We all met each other in the small music venue I described above. And before we knew it, our common passion for music took us out of this venue and onto the streets, or in parks, or dormitory common rooms or, really, anywhere we could meet and play. It became a habit, one that started very naturally, like it was always meant to happen. It felt just right when I found myself in my German friend’s apartment, on a cold night in March, surrounded by people the only thing I knew about, was they loved music. It felt beautiful and surreal when that same cold night we took the tram downtown and played both for us and the ones around us to enjoy. It felt like nothing I’ve felt before when we walked down the streets, the freezing breeze on our cheeks. We played our guitars and ukuleles and we sang as loudly as we could so that people can hear us. And when they heard us, they danced. And that, also, felt magical.

people playing music
Erasmus & Music: an unexpected love story

That was only the first night of many more to follow. Nights and days, afternoons and evenings, random times when I received a text from a friend, asking if I would like to go and jam. And each time I felt so close to these people, as if they were my best friends for years, even though, as I later realised, most of our conversations were musical. To this day, I’m not sure what the Tongan man studies or which city the French guy grew up in, but I recall their faces when they picked up a guitar, the runs in their voices and the way they closed their eyes while playing an emotional song. I remember watching the sunset from the window behind them as the music kept filling the room, escaping from the door cracks, guiding me to them whenever I joined them and saying goodbye whenever I left. Not a day passes that I don’t wish I could climb up the stairs and open the door to the old gym of the dorm to find them sitting there, already strumming their guitars in tunes that sound brand new. Is it a song from the Fiji islands he’s playing today? He sings words I don’t understand but I can feel how close to home this is for him and this is the furthest I’ve ever travelled.
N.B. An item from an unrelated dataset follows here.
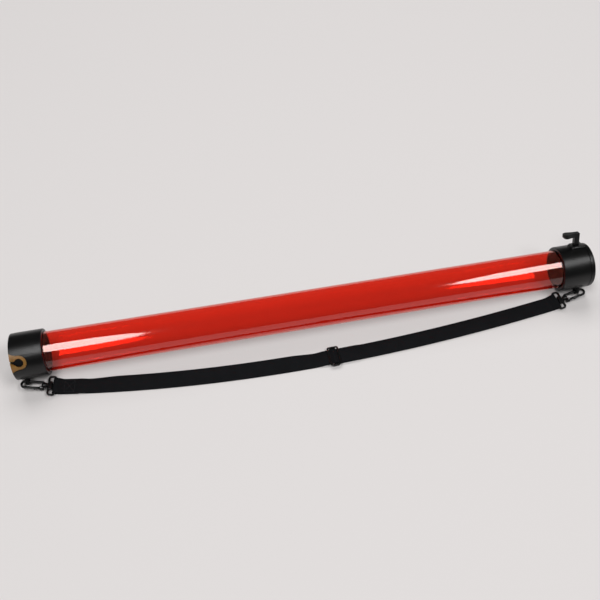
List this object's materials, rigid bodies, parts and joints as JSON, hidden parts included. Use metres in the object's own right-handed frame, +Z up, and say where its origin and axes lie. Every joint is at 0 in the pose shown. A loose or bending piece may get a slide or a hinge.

We still talk, from time to time, but it’s never the same. It can’t be the same without our soundtrack playing. Of course, there are notes of this soundtrack in everything I do. It’s been a year since I left and I still hear it in the songs we used to play. I hear it in the jaw harp my best friend gave me the day I left. It’s in every time I play my ukulele and every time I tell our stories, for this legacy to live on. It’s in the memory of us in a crowd of over 6000 people playing the same song at the same time in the market square of the city, trying to break a record. It’s in the streets of Wroclaw and the dormitories we lived and played music in. I hear it everywhere and I don’t think there will be a time when I won’t.

acoustic guitar
Erasmus & Music: an unexpected love story

I catch glimpses of it when I play with the Erasmus band in my hometown. I see it in the smiles of these people who might not realise it yet, but their Erasmus experience will be changed by music. There is nothing like looking around the room and seeing people who mean so much to you, people who you’ve spent so much time with, people who you would have never connected with if it wasn’t for this one thing you have in common. This bond is heart-warming and true. It’s the most honest way I’ve ever found to express how I feel. It’s a sweet melody, a nostalgic song, a happy chorus and a key change on the bridge.

Erasmus life is colourful, hopeful and free. Add music to it… and you have a whole show!